In all cases the process is relatively simple to describe though needs some serious chemicals and equipment to do. Basically… and this is very basically… any wear is ground out of the part, it is then plated to oversize, then ground back to the original dimension.
With a set of stanchions pitted and in no shape to put on the bike we’re rebuilding we had a word with OBM advertiser AM Philpot in Luton and the guys were happy for us to come along and photograph the hard chroming process.
With top man Andy having to dash off, OBM was looked after by Steve Holland who explained the way Philpot’s team works and what happens to your stanchions when they arrive.
First of all is the tech inspection, where the stanchions are marked in order to keep pairs together and then they’re logged on a job sheet that follows the work right through from start to finish. Steve points out here that the stanchions will be bent and have to be straightened in the press.
After that they’re ground true on a centreless grinder if they’re straight stanchions and a centre grinder if there is a bush recess that needs to be kept concentric to the stanchion. Ours were straight so centreless was fine. This process grinds off the old chrome if there was any on and removes the damage to the surface. It is worth mentioning that the bit that is most important is where the seal rubs and this is the prime consideration for the Philpot team’s attention. “While generally speaking the whole tube is ground perfect, in some cases it’s not possible. As long as the seal area is perfect the rest is less important,” says Steve.
So, what’s next?
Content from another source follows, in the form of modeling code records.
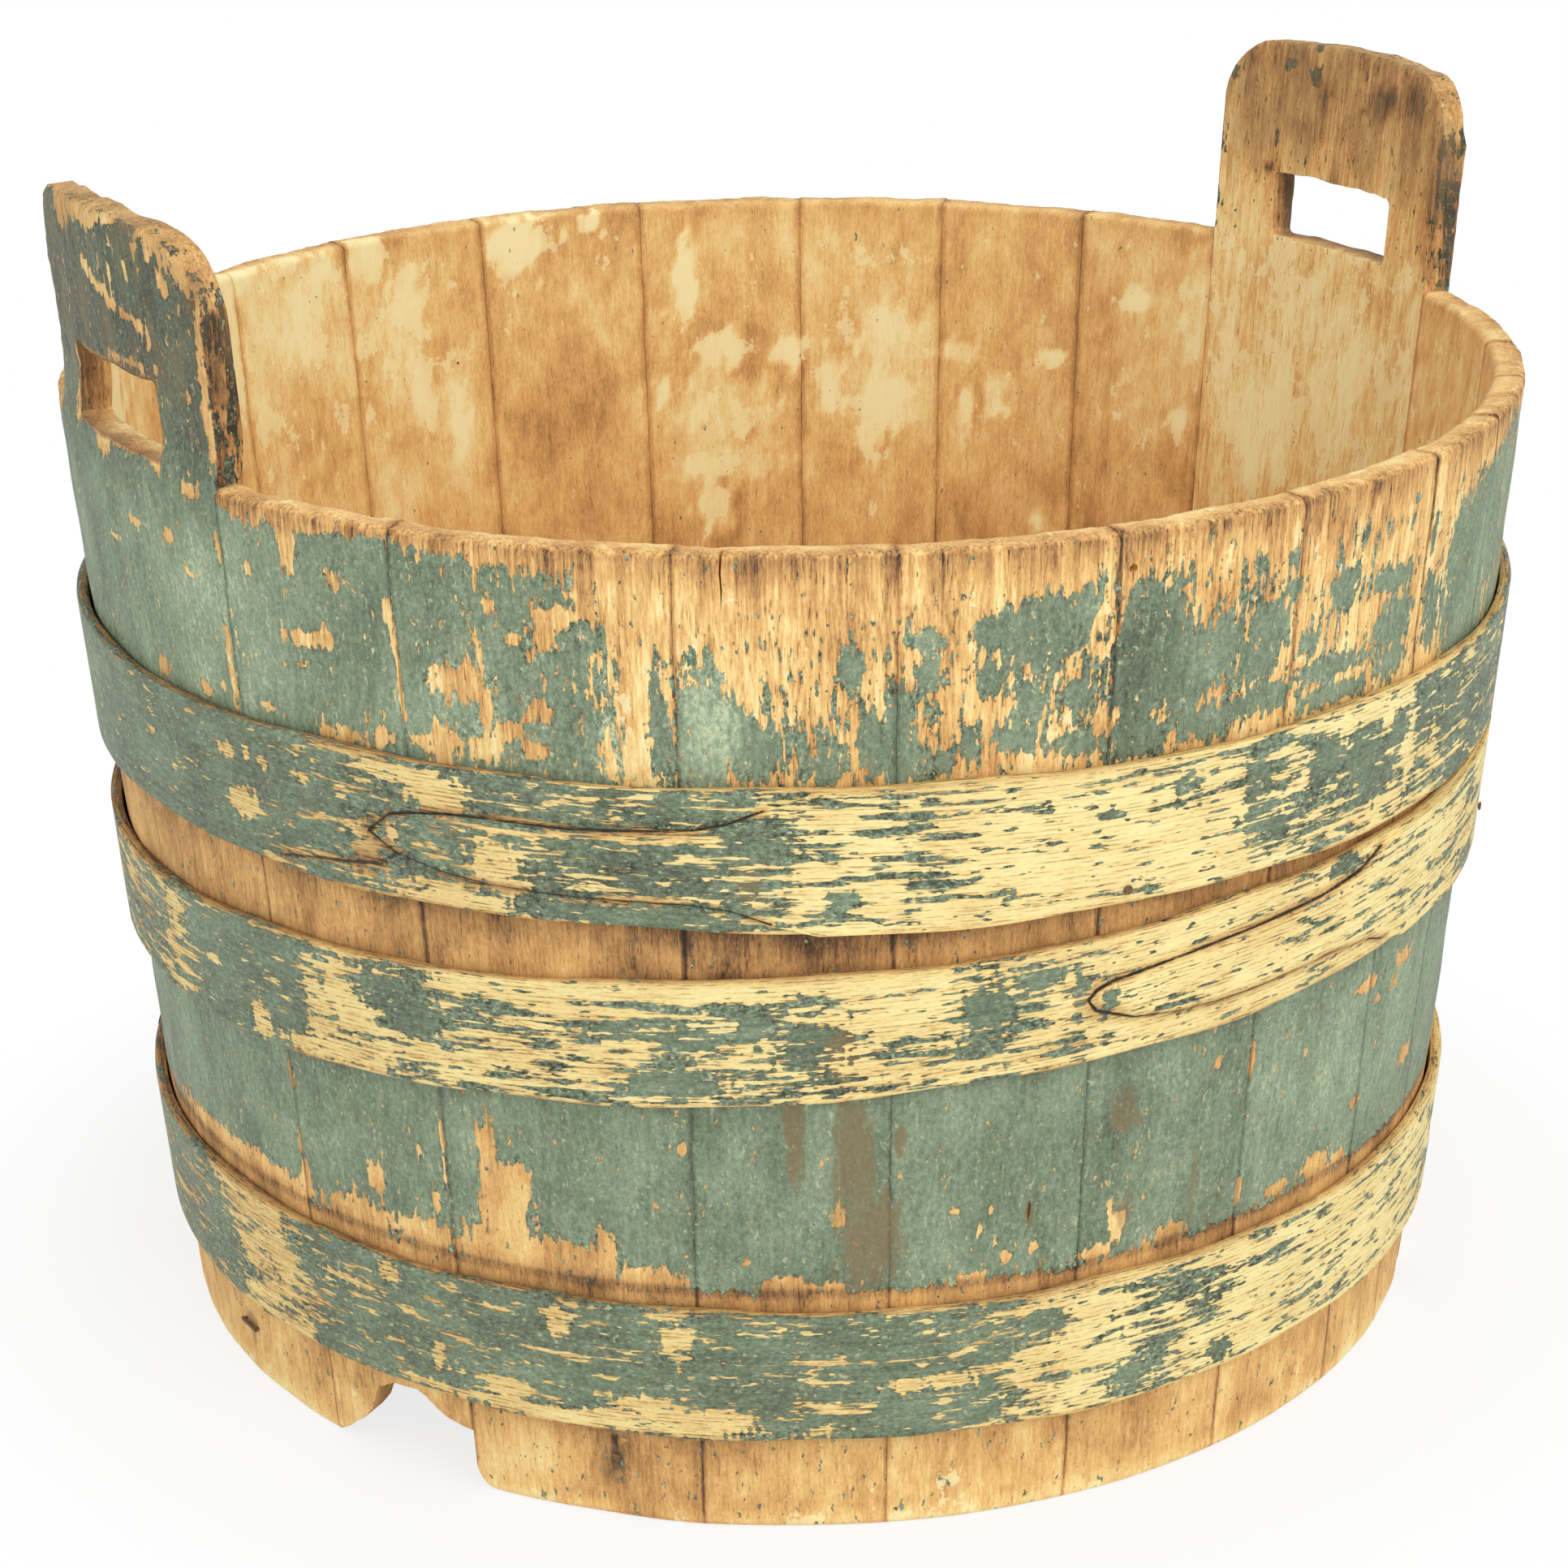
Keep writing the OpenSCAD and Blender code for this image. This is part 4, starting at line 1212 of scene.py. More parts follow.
GRIP_LOST: tuple[Mark, ...] = (
    (-186, 470, 5, 7), (-184, 474, 9, 5), (-181, 474, 12, 4), (-179.5, 472, 8, 4), (-177, 476, 10, 3.5),
    (-173, 478, 14, 3), (-170, 472, 7, 4), (-168.3, 468, 6, 5), (-166.5, 463, 6, 6), (-165, 456, 4, 12),
    (-181.5, 453, 4, 3, 0.3), (-180, 450, 4, 2.5), (-178.5, 447, 5, 2.5), (-177, 443, 4, 2),
    (-175, 440.5, 5, 1.5), (-173, 438, 3, 2.5), (-172, 436, 2, 4), (-174, 458, 1.5, 4), (-169.5, 458, 2, 4),
    (-168.7, 455, 2, 3), (-176.7, 452, 1.5, 8, 0.4), (-178.3, 455, 2, 7, 0.4), (-170.5, 466, 2, 3),
    (-172.5, 466, 1.2, 3), (-178, 423, 6, 2), (-174.5, 423, 8, 1.5), (-171.5, 424, 3, 1.2),
    (-181, 392, 6, 2), (-178, 391, 5, 2), (-172.5, 390, 2, 4), (-179, 388, 2, 3, 0.4),
    (-165.3, 445, 2.5, 10), (-165.5, 425, 2, 8), (-165.7, 412, 2.5, 9), (-165.3, 402, 2.5, 6),
    (-164.5, 450, 3, 20, 0.3), (-167.7, 417, 2, 3), (-187, 408, 4, 8), (-188, 390, 6, 12, 0.3))
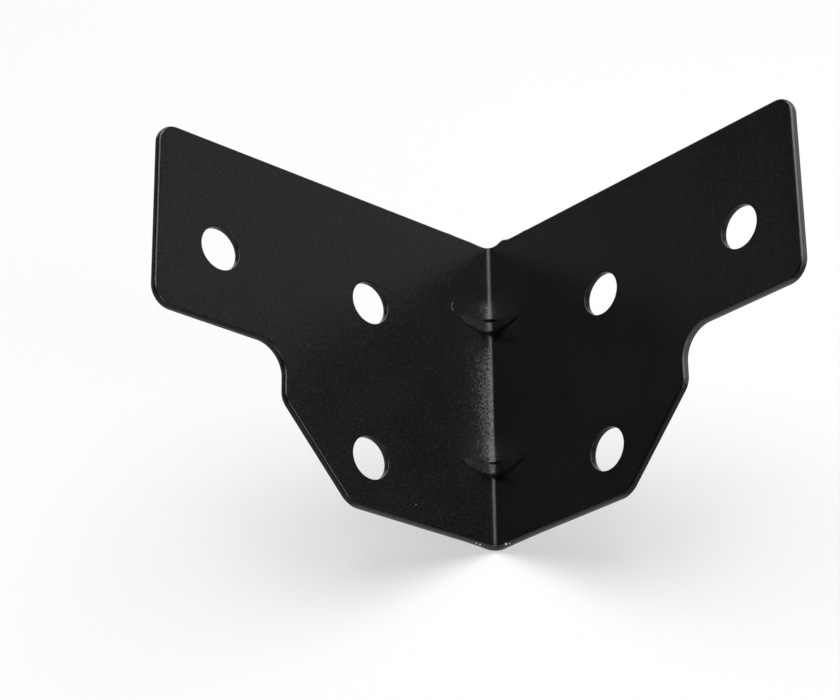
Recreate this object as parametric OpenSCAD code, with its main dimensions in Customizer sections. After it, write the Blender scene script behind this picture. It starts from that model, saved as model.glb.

Polishing before plating which removes any blemishes, a quick rinse then masking and robbers are applied. Whoa! Robbers? Yes, robbers. “Chrome isn’t deposited evenly so sticking robbers in either end of a tube will help the spread of chrome,” Steve grins.
Next up is the earthing rod to complete a circuit and allow the chrome to be applied, then the fork tubes spend a couple of nights in the plating baths. Typically around 20thou of chrome is applied, which is plenty enough for final grinding and polishing. That done the forks are rinsed, dried and packed off to the customer. “I would advise that as soon as your forks are returned give them a good wash off to get rid of any grit or dirt, we do or best but just in case,” says Steve.